To do:
Every line of the records below should be restated exactly.

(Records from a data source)
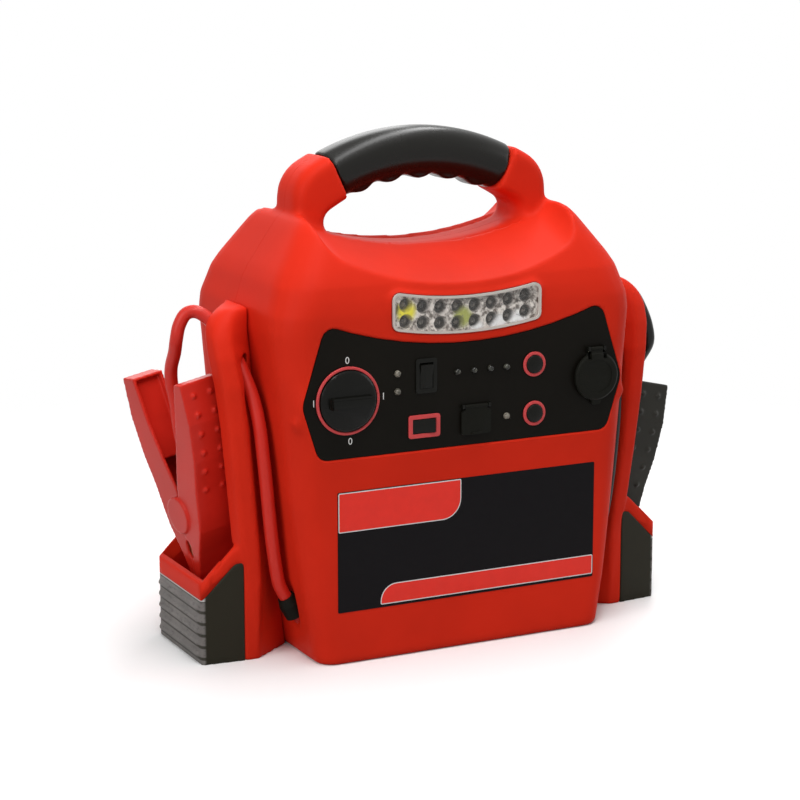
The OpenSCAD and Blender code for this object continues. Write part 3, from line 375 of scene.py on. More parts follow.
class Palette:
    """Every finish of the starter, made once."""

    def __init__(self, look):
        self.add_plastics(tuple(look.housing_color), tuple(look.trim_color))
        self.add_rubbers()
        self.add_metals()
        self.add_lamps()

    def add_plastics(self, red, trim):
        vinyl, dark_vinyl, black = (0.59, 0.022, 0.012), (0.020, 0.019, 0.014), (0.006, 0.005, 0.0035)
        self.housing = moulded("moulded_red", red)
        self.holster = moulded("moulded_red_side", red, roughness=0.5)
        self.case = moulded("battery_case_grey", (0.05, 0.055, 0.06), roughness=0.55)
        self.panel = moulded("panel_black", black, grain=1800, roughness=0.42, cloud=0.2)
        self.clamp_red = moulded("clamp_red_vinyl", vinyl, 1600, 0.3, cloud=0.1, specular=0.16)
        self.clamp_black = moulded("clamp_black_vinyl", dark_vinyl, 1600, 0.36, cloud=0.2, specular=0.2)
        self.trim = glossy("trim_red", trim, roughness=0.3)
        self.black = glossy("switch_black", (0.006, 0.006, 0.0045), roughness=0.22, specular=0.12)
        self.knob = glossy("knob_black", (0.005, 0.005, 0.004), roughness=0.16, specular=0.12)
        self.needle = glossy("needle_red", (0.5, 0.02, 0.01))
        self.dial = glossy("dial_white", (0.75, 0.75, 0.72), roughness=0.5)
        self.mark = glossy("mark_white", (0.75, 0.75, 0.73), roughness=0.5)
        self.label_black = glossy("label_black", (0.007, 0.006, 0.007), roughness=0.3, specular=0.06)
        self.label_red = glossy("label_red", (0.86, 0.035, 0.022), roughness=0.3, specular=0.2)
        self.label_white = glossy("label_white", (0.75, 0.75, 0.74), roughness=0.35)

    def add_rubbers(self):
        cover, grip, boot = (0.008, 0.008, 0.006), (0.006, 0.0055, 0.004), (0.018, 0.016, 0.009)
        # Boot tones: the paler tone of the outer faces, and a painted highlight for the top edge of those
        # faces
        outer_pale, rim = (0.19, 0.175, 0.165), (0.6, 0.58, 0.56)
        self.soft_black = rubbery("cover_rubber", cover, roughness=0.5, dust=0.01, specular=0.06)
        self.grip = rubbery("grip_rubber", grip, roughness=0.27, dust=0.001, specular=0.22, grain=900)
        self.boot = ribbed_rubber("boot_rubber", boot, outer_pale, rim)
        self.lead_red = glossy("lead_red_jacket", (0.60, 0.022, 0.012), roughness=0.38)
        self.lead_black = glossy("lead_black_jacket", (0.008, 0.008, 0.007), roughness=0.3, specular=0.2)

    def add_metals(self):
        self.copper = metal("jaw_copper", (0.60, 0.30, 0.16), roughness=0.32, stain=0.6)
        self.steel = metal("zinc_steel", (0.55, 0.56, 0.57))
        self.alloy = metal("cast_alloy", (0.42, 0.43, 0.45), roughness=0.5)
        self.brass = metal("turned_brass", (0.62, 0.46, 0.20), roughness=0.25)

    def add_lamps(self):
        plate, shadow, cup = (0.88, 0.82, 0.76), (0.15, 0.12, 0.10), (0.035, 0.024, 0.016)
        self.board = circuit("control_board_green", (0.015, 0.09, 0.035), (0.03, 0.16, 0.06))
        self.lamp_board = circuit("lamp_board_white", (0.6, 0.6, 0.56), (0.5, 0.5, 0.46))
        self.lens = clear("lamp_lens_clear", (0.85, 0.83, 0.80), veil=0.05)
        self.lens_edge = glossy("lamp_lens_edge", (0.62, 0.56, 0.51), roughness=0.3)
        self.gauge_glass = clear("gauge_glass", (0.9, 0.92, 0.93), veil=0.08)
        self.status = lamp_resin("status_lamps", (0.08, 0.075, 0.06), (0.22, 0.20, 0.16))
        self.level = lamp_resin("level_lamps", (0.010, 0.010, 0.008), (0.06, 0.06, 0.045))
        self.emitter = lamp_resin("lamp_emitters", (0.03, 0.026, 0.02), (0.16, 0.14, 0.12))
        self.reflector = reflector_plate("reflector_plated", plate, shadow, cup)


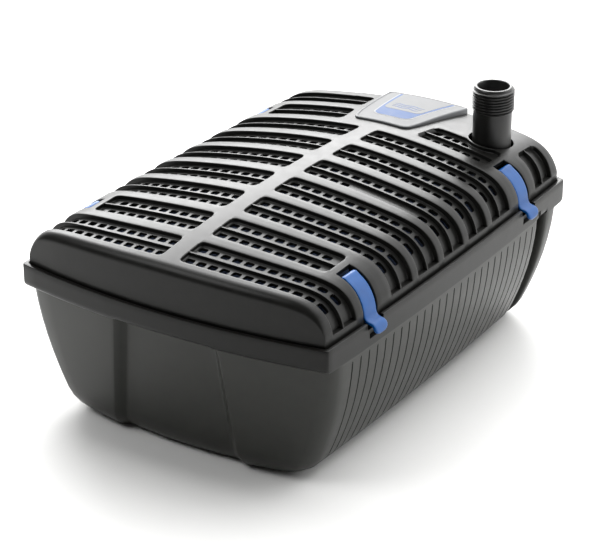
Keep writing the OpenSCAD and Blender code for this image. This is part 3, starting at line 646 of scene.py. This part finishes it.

Output for this exercise:
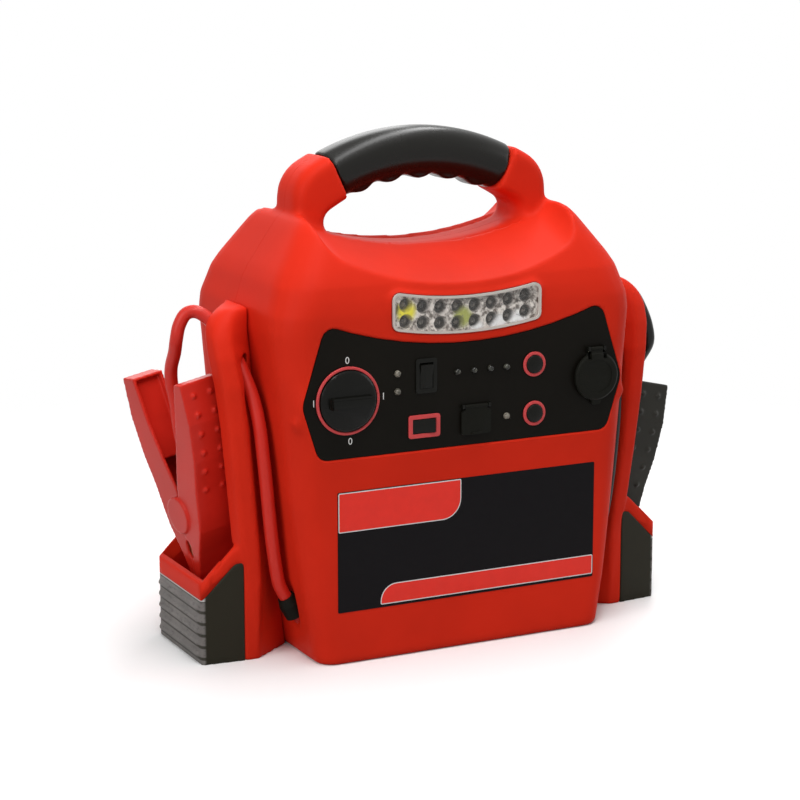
The OpenSCAD and Blender code for this object continues. Write part 3, from line 375 of scene.py on. More parts follow.
class Palette:
    """Every finish of the starter, made once."""

    def __init__(self, look):
        self.add_plastics(tuple(look.housing_color), tuple(look.trim_color))
        self.add_rubbers()
        self.add_metals()
        self.add_lamps()

    def add_plastics(self, red, trim):
        vinyl, dark_vinyl, black = (0.59, 0.022, 0.012), (0.020, 0.019, 0.014), (0.006, 0.005, 0.0035)
        self.housing = moulded("moulded_red", red)
        self.holster = moulded("moulded_red_side", red, roughness=0.5)
        self.case = moulded("battery_case_grey", (0.05, 0.055, 0.06), roughness=0.55)
        self.panel = moulded("panel_black", black, grain=1800, roughness=0.42, cloud=0.2)
        self.clamp_red = moulded("clamp_red_vinyl", vinyl, 1600, 0.3, cloud=0.1, specular=0.16)
        self.clamp_black = moulded("clamp_black_vinyl", dark_vinyl, 1600, 0.36, cloud=0.2, specular=0.2)
        self.trim = glossy("trim_red", trim, roughness=0.3)
        self.black = glossy("switch_black", (0.006, 0.006, 0.0045), roughness=0.22, specular=0.12)
        self.knob = glossy("knob_black", (0.005, 0.005, 0.004), roughness=0.16, specular=0.12)
        self.needle = glossy("needle_red", (0.5, 0.02, 0.01))
        self.dial = glossy("dial_white", (0.75, 0.75, 0.72), roughness=0.5)
        self.mark = glossy("mark_white", (0.75, 0.75, 0.73), roughness=0.5)
        self.label_black = glossy("label_black", (0.007, 0.006, 0.007), roughness=0.3, specular=0.06)
        self.label_red = glossy("label_red", (0.86, 0.035, 0.022), roughness=0.3, specular=0.2)
        self.label_white = glossy("label_white", (0.75, 0.75, 0.74), roughness=0.35)

    def add_rubbers(self):
        cover, grip, boot = (0.008, 0.008, 0.006), (0.006, 0.0055, 0.004), (0.018, 0.016, 0.009)
        # Boot tones: the paler tone of the outer faces, and a painted highlight for the top edge of those
        # faces
        outer_pale, rim = (0.19, 0.175, 0.165), (0.6, 0.58, 0.56)
        self.soft_black = rubbery("cover_rubber", cover, roughness=0.5, dust=0.01, specular=0.06)
        self.grip = rubbery("grip_rubber", grip, roughness=0.27, dust=0.001, specular=0.22, grain=900)
        self.boot = ribbed_rubber("boot_rubber", boot, outer_pale, rim)
        self.lead_red = glossy("lead_red_jacket", (0.60, 0.022, 0.012), roughness=0.38)
        self.lead_black = glossy("lead_black_jacket", (0.008, 0.008, 0.007), roughness=0.3, specular=0.2)

    def add_metals(self):
        self.copper = metal("jaw_copper", (0.60, 0.30, 0.16), roughness=0.32, stain=0.6)
        self.steel = metal("zinc_steel", (0.55, 0.56, 0.57))
        self.alloy = metal("cast_alloy", (0.42, 0.43, 0.45), roughness=0.5)
        self.brass = metal("turned_brass", (0.62, 0.46, 0.20), roughness=0.25)

    def add_lamps(self):
        plate, shadow, cup = (0.88, 0.82, 0.76), (0.15, 0.12, 0.10), (0.035, 0.024, 0.016)
        self.board = circuit("control_board_green", (0.015, 0.09, 0.035), (0.03, 0.16, 0.06))
        self.lamp_board = circuit("lamp_board_white", (0.6, 0.6, 0.56), (0.5, 0.5, 0.46))
        self.lens = clear("lamp_lens_clear", (0.85, 0.83, 0.80), veil=0.05)
        self.lens_edge = glossy("lamp_lens_edge", (0.62, 0.56, 0.51), roughness=0.3)
        self.gauge_glass = clear("gauge_glass", (0.9, 0.92, 0.93), veil=0.08)
        self.status = lamp_resin("status_lamps", (0.08, 0.075, 0.06), (0.22, 0.20, 0.16))
        self.level = lamp_resin("level_lamps", (0.010, 0.010, 0.008), (0.06, 0.06, 0.045))
        self.emitter = lamp_resin("lamp_emitters", (0.03, 0.026, 0.02), (0.16, 0.14, 0.12))
        self.reflector = reflector_plate("reflector_plated", plate, shadow, cup)


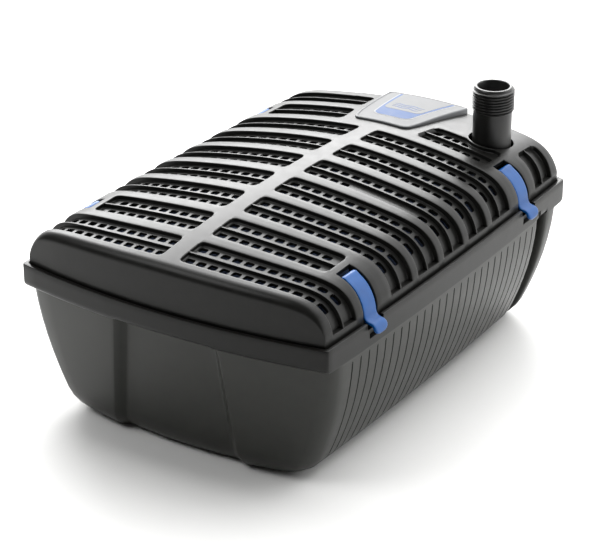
Keep writing the OpenSCAD and Blender code for this image. This is part 3, starting at line 646 of scene.py. This part finishes it.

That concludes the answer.